AML/CFT audits uncover some common issues
Strategi identified a number of common issues in AML/CFT audits conducted January – April 2019. These issues and potential solutions are listed below:
Not updating the AML/CFT Programme for suspicious activity reporting
Solution: From 1 July 2018, suspicious activity reporting (SAR) replaced suspicious transaction reporting (STR). The NZ Police Financial Intelligence Unit (FIU) published a handy reporting guideline explaining what is required. Reporting entities should update the AML/CFT Programme to include adequate and effective policy, procedure and control. The Strategi Institute AML/CFT manual and templates for phase two reporting entities contains a full explanation of SAR and appropriate wording to include. If you are a Phase One reporting entity and are not sure on what to change then contact Strategi Institute for a sample template.
Not describing, in the AML/CFT Programme, an exception handling process when clients cannot provide the documents prescribed by the Amended Identity Verification Code of Practice (IVCOP), for verification of their identity
Solution: In the Customer Due Diligence section of the AML/CFT Programme, REs should include the exception handling process in place when on-boarding clients who are unable to furnish the identification documents prescribed by the IVCOP.
Not describing, a policy, procedure, and control for reporting prescribed transactions in the AML/CFT Programme, and not providing a reason for not including that description
Solution: Update the AML/CFT Programme to include a section describing the policy, procedure, and control in place to report prescribed transactions (if prescribed transactions are undertaken).

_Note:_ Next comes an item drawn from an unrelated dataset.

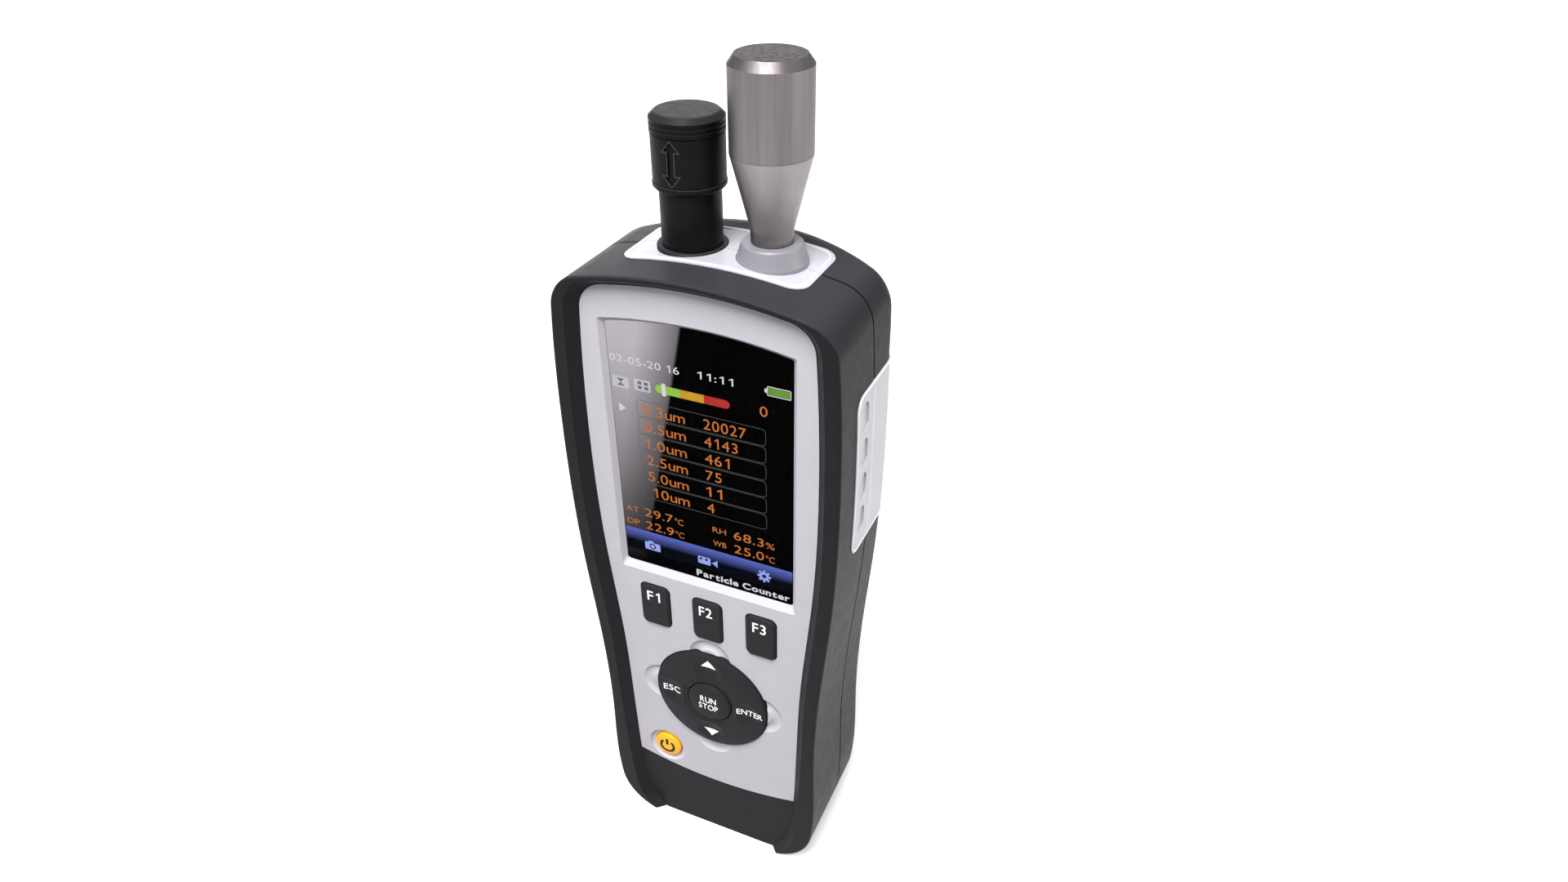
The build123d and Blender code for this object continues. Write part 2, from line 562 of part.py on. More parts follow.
def make_tripod_insert():
    y1 = BACK_Y - 0.6
    insert = round_prism(0, TRIPOD_Z, TRIPOD_OUTER_R, y1 - TRIPOD_L, y1)
    insert = chamfer(insert.faces().sort_by(Axis.Y)[-1].edges(), 0.4)
    return insert - round_prism(0, TRIPOD_Z, TRIPOD_BORE_R, y1 - TRIPOD_L, y1)


def make_camera():
    """Bezel ring, clear window, lens barrel and the small work lamp beside them."""
    y1 = BACK_Y - 0.3
    bezel = round_prism(0, CAMERA_Z, CAMERA_BEZEL_R, y1 - 3.2, y1 + 0.1)
    bezel = chamfer(bezel.faces().sort_by(Axis.Y)[-1].edges(), 0.5)
    bezel = bezel - round_prism(0, CAMERA_Z, CAMERA_R, y1 - 4, y1 + 1)
    window = round_prism(0, CAMERA_Z, CAMERA_R, y1 - 2.2, y1 - 1.0)
    barrel = round_prism(0, CAMERA_Z, 4.0, y1 - 9, y1 - 2.3)
    barrel = barrel - round_prism(0, CAMERA_Z, 2.2, y1 - 3.6, y1 - 2)
    lamp_y = crown_y(LAMP_X) - 0.2
    lamp = round_prism(LAMP_X, CAMERA_Z, LAMP_R, lamp_y - 3.6, lamp_y)
    lamp = fillet(lamp.faces().sort_by(Axis.Y)[-1].edges(), 0.6)
    return bezel, window, barrel, lamp


# ------------------------------------------------------------------ connectors on the left side
def side_x(inset, z):
    """X of the left side of the housing at height z, moved in by inset."""
    below, above = SIDE[0], SIDE[-1]
    for low, high in zip(SIDE, SIDE[1:]):
        if low[1] <= z <= high[1]:
            below, above = low, high
    share = (z - below[1]) / (above[1] - below[1])
    return -(below[0] + share * (above[0] - below[0]) - inset)


def make_port_cover():
    """Rubber cover of the connectors, with a hinge bead below and a finger tab above."""
    y0, y1 = PORT_Y0 + PORT_GAP, PORT_Y1 - PORT_GAP
    region = block(-60, -20, y0, y1, PORT_HINGE_Z, PORT_Z1 - PORT_GAP)
    cover = (housing_blank() - housing_blank(PORT_COVER_T)) & region
    bead_x = side_x(PORT_COVER_T / 2, PORT_HINGE_Z)
    bead = Pos(bead_x, (y0 + y1) / 2, PORT_HINGE_Z) * Rot(90, 0, 0) * Cylinder(PORT_COVER_T / 2, y1 - y0)
    tab = block(side_x(-0.9, PORT_Z1), side_x(PORT_COVER_T / 2, PORT_Z1), PORT_TAB_Y0, PORT_TAB_Y1,
                PORT_Z1 - 3.6, PORT_Z1 - 1.6)
    return cover + bead + tab


def socket_block(y, z, wide, tall, bore):
    """Connector on the main board, its mouth towards -X."""
    mouth = side_x(WALL + 0.9, z)
    y_board = MAT_Y + MAT_T + PCB_T
    body = block(mouth, mouth + 9, y_board, y + wide / 2, z - tall / 2, z + tall / 2)
    return body - bore


def make_sockets():
    jack_bore = Pos(-30, JACK_Y, JACK_Z) * Rot(0, 90, 0) * Cylinder(2.75, 12)
    jack = socket_block(JACK_Y, JACK_Z, 7.0, 7.0, jack_bore)
    jack = jack + Pos(side_x(WALL + 5, JACK_Z), JACK_Y, JACK_Z) * Rot(0, 90, 0) * Cylinder(0.65, 8)
    usb_bore = block(-40, -25, USB_Y - 0.9, USB_Y + 0.9, USB_Z - 3.2, USB_Z + 3.2)
    usb = socket_block(USB_Y, USB_Z, 2.7, 7.6, usb_bore)
    card_bore = block(-40, -25, CARD_Y - 0.5, CARD_Y + 0.5, CARD_Z - 5.6, CARD_Z + 5.6)
    card = socket_block(CARD_Y, CARD_Z, 1.5, 12.4, card_bore)
    return jack, usb, card


# ------------------------------------------------------------------ temperature / humidity probe
def make_stem():
    profile = [(STEM_BORE, 176), (STEM_R, 176), (STEM_R, FLANGE_Z0), (FLANGE_R, FLANGE_Z0),
               (FLANGE_R, FLANGE_Z1 - 0.3), (FLANGE_R - 0.3, FLANGE_Z1), (STEM_R, FLANGE_Z1),
               (STEM_R, STEM_TOP), (STEM_BORE, STEM_TOP)]
    return turned(TH_X, SEAM_Y, profile)


def make_cage():
    """Slotted tube round the sensor chip; the sleeve hides it when it is up."""
    profile = [(CAGE_BORE, STEM_TOP), (CAGE_R, STEM_TOP), (CAGE_R, CAP_Z0), (CAGE_BORE, CAP_Z0)]
    cage = turned(TH_X, SEAM_Y, profile)
    for step in range(CAGE_SLOTS):
        slot = block(-CAGE_SLOT_W / 2, CAGE_SLOT_W / 2, 0, 10, STEM_TOP + 2, CAP_Z0 - 1.6)
        cage = cage - Pos(TH_X, SEAM_Y, 0) * Rot(0, 0, 30 + step * 360 / CAGE_SLOTS) * slot
    return cage


def arrow_face():
    """Double-headed arrow in front view, centred on the origin."""
    corner = [(0, ARROW_TIP), (ARROW_HEAD, ARROW_NECK), (ARROW_SHAFT, ARROW_NECK)]
    corner += [(x, -z) for x, z in reversed(corner)]
    corner += [(-x, z) for x, z in reversed(corner[1:-1])]
    return make_face(Polyline(*corner, close=True))


def make_sleeve():
    """Sliding sleeve with a ring at its lower edge and a double arrow pressed into its front."""
    ring_r, body_r = SLEEVE_R, SLEEVE_R - SLEEVE_WAIST
    groove_r = body_r - GROOVE_DEPTH / 2
    profile = [(SLEEVE_BORE, SLEEVE_Z0), (ring_r - 0.8, SLEEVE_Z0), (ring_r, SLEEVE_Z0 + 0.9),
               (ring_r, RING_TOP_Z), (groove_r, RING_TOP_Z + 0.1), (groove_r, RING_TOP_Z + 0.35),
               (body_r, RING_TOP_Z + 0.45), (body_r, SLEEVE_Z1), (SLEEVE_BORE, SLEEVE_Z1)]
    arrow = prism(Pos(TH_X, ARROW_Z) * arrow_face(), SEAM_Y - SLEEVE_R - 1, SEAM_Y - SLEEVE_R + ARROW_DEPTH)
    return turned(TH_X, SEAM_Y, profile) - arrow


def make_probe_cap():
    """Fixed cap over the sensor, with two fine grooves below its chamfer."""
    r = SLEEVE_R
    profile = [(0, CAP_Z0), (r, CAP_Z0)]
    for z in CAP_GROOVE_ZS:
        profile += [(r, z - GROOVE_HALF), (r - GROOVE_DEPTH, z - GROOVE_HALF / 2)]
        profile += [(r - GROOVE_DEPTH, z + GROOVE_HALF / 2), (r, z + GROOVE_HALF)]
    flat_r = r - CAP_CHAMFER
    profile += [(r, CAP_EDGE_Z), (flat_r, CAP_Z1 - 0.15), (flat_r - 0.4, CAP_Z1), (0, CAP_Z1)]
    return turned(TH_X, SEAM_Y, profile)


def make_sensor_board():
    board = block(TH_X - 3.2, TH_X + 3.2, SEAM_Y - 0.5, SEAM_Y + 0.5, 186, 209)
    return board + block(TH_X - 1.5, TH_X + 1.5, SEAM_Y - 1.5, SEAM_Y - 0.5, 202, 206)


# ------------------------------------------------------------------ air inlet
def make_collar():
    profile = [(NECK_R, COLLAR_Z0), (COLLAR_R0, COLLAR_Z0), (COLLAR_R0, TOP_Z - 0.2),
               (COLLAR_R1 + 0.35, COLLAR_Z1 - 0.35), (COLLAR_R1, COLLAR_Z1), (NECK_R, COLLAR_Z1)]
    return turned(INLET_X, SEAM_Y, profile)


def make_funnel():
    """Metal inlet: straight neck, cone, and the spigot that the dust cap sits on."""
    seat = BELL_Z - CAP_JOINT_GAP
    profile = [(INLET_BORE, 178), (NECK_R, 178), (NECK_R, NECK_Z), (BELL_R, BELL_Z - 0.3),
               (BELL_R, seat), (SPIGOT_R, seat), (SPIGOT_R, SPIGOT_Z), (SPIGOT_BORE, SPIGOT_Z),
               (SPIGOT_BORE, BELL_Z), (INLET_BORE, 194)]
    funnel = turned(INLET_X, SEAM_Y, profile)
    rings = funnel.edges().filter_by(GeomType.CIRCLE)
    neck = [ring for ring in rings if abs(ring.center().Z - NECK_Z) < 0.01]
    return fillet(neck, NECK_BLEND_R)


def make_dust_cap():
    r = BELL_R
    profile = [(DUST_CAP_BORE, BELL_Z), (r, BELL_Z), (r, DUST_CAP_CHAMFER_Z),
               (DUST_CAP_TOP_R, DUST_CAP_Z1), (0, DUST_CAP_Z1), (0, DUST_CAP_Z1 - 2.4),
               (DUST_CAP_BORE, DUST_CAP_Z1 - 2.4)]
    return turned(INLET_X, SEAM_Y, profile)


# ------------------------------------------------------------------ air path and measuring parts
def make_air_path():
    hose = turned(INLET_X, SEAM_Y, [(2.6, 166), (3.6, 166), (3.6, 178), (2.6, 178)])
    optics = block(-2, 24, -9.5, 4.5, 136, 166)
    laser = Pos(11, -2.5, 131) * Cylinder(4.5, 10)
    detector = block(24, 27, -8, 3, 141, 161)
    pump_head = block(-27, -6, -9.5, 6.5, 140, 158)
    pump_motor = Pos(-16.5, -1.5, 128) * Cylinder(8.5, 24)
    filter_can = Pos(-14, -1, 104) * Cylinder(7.5, 22)
    buzzer = Pos(18, -4.5, 40) * Rot(90, 0, 0) * Cylinder(6, 4)
    return {"inlet_hose": hose, "optics_block": optics, "laser_module": laser,
            "photodetector_board": detector, "pump_head": pump_head, "pump_motor": pump_motor,
            "exhaust_filter": filter_can, "buzzer": buzzer}


def make_gasket():
    ring = prism(housing_outline(GASKET_INSET), SEAM_Y - SEAM_GAP / 2, SEAM_Y + SEAM_GAP / 2)
    ring = ring - prism(housing_outline(WALL), SEAM_Y - 1, SEAM_Y + 1)
    return ring - stem_hole() - inlet_hole() - panel_pocket()


def main():
    for node, panel in make_panels().items():
        write(node, panel)
    write("front_shell", make_front_shell())
    write("rear_shell", make_rear_shell())
    write("shell_gasket", make_gasket())
    write("faceplate", make_faceplate())
    window = prism(window_outline(), WINDOW_Y, WINDOW_Y + WINDOW_T)
    write("display_window", window)
    lcd_panel, lcd_tray = make_lcd()
    write("lcd_panel", lcd_panel)
    write("lcd_tray", lcd_tray)
    for number, x in enumerate(KEY_XS, start=1):
        write(f"key_f{number}", make_key(x))
    write("nav_pad", make_nav_pad())
    write("nav_web", make_nav_web())
    write("run_stop_button", make_run_button())
    write("power_button", make_power_button())
    write("keypad_mat", make_keypad_mat())
    write("key_domes", make_key_domes())
    write("main_board", make_main_board())
    write("case_screws", make_case_screws())
    door, door_screw = make_battery_door()
    write("battery_door", door)
    write("battery_door_screw", door_screw)
    tray, pack = make_battery()
    write("battery_tray", tray)
    write("battery_pack", pack)
    write("tripod_insert", make_tripod_insert())
    bezel, lens_window, barrel, lamp = make_camera()
    write("camera_bezel", bezel)
    write("camera_window", lens_window)
    write("camera_module", barrel)
    write("work_lamp", lamp)
    write("port_cover", make_port_cover())
    jack, usb, card = make_sockets()
    write("dc_jack", jack)
    write("usb_socket", usb)
    write("card_socket", card)
    write("sensor_stem", make_stem())
    write("sensor_cage", make_cage())
    write("sensor_sleeve", make_sleeve())
    write("sensor_cap", make_probe_cap())
    write("sensor_board", make_sensor_board())
    write("inlet_collar", make_collar())
    write("inlet_funnel", make_funnel())
    write("inlet_dust_cap", make_dust_cap())
    for node, shape in make_air_path().items():
        write(node, shape)


main()
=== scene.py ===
import json
import math

import bmesh
import bpy
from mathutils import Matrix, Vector
from mathutils.bvhtree import BVHTree


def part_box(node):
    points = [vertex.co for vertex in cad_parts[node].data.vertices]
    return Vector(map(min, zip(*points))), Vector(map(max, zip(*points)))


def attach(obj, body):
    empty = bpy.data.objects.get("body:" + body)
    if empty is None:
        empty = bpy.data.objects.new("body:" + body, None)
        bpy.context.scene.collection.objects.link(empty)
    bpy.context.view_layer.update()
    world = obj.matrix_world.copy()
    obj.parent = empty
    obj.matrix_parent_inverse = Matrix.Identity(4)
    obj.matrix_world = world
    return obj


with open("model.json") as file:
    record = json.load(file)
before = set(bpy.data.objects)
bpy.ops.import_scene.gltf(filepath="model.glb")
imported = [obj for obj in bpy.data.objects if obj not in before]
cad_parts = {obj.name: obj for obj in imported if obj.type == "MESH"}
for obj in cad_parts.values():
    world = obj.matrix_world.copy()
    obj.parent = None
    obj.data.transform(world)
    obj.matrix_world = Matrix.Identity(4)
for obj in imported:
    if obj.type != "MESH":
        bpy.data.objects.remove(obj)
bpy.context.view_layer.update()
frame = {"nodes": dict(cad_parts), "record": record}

# Looks of the handheld particle counter: materials for every CAD node, the lit screen laminated
# into its window, the legends printed on the real surfaces of the keys, the edge round the
# sleeve's arrow, and the fine beads round the light inlays.
# Lengths are in millimetres and are turned into metres by MM; only the lights' places and sizes
# and the starts of rays are written in metres.

MM = 0.001


# ------------------------------------------------------------------ small helpers
def linear(r, g, b):
    """Linear colour from display values of 0 to 255."""
    def one(value):
        value = value / 255
        return value / 12.92 if value <= 0.04045 else ((value + 0.055) / 1.055) ** 2.4
    return (one(r), one(g), one(b), 1.0)


def scaled(colour, factor):
    """The colour made lighter or darker, and opaque."""
    return tuple(min(1.0, c * factor) for c in colour[:3]) + (1.0,)


def box_mm(node):
    """Low and high corners of a CAD node's box, in millimetres."""
    low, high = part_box(node)
    return [c / MM for c in low], [c / MM for c in high]


def middle_mm(node):
    """Middle of a CAD node seen from the front: its x and z, in millimetres."""
    low, high = box_mm(node)
    return (low[0] + high[0]) / 2, (low[2] + high[2]) / 2


def tree_of(*nodes):
    """Ray-casting trees of CAD nodes, to lay printing and beads on their real surfaces."""
    graph = bpy.context.evaluated_depsgraph_get()
    return [BVHTree.FromObject(frame["nodes"][name], graph) for name in nodes]


def cast(trees, start, direction):
    """Nearest hit of a ray on any of the trees, in metres, or None."""
    best = None
    for tree in trees:
        hit, normal, _, distance = tree.ray_cast(Vector(start), Vector(direction))
        if hit is not None and (best is None or distance < best[2]):
            best = (hit, normal, distance)
    return best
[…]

If prescribed transactions are not undertaken, then provide a brief description in the AML/CFT Programme explaining why such a policy, procedure, and control are not required to be included.
Not reviewing and/or not keeping up to date, the Risk Assessment and the AML/CFT Programme
Solution: Periodically review these documents and, where necessary, update them to ensure they continue to remain effective. For Phase 1 reporting entities, check that the risk assessment reflects the DIA updated Sector Risk Assessment published September 2018.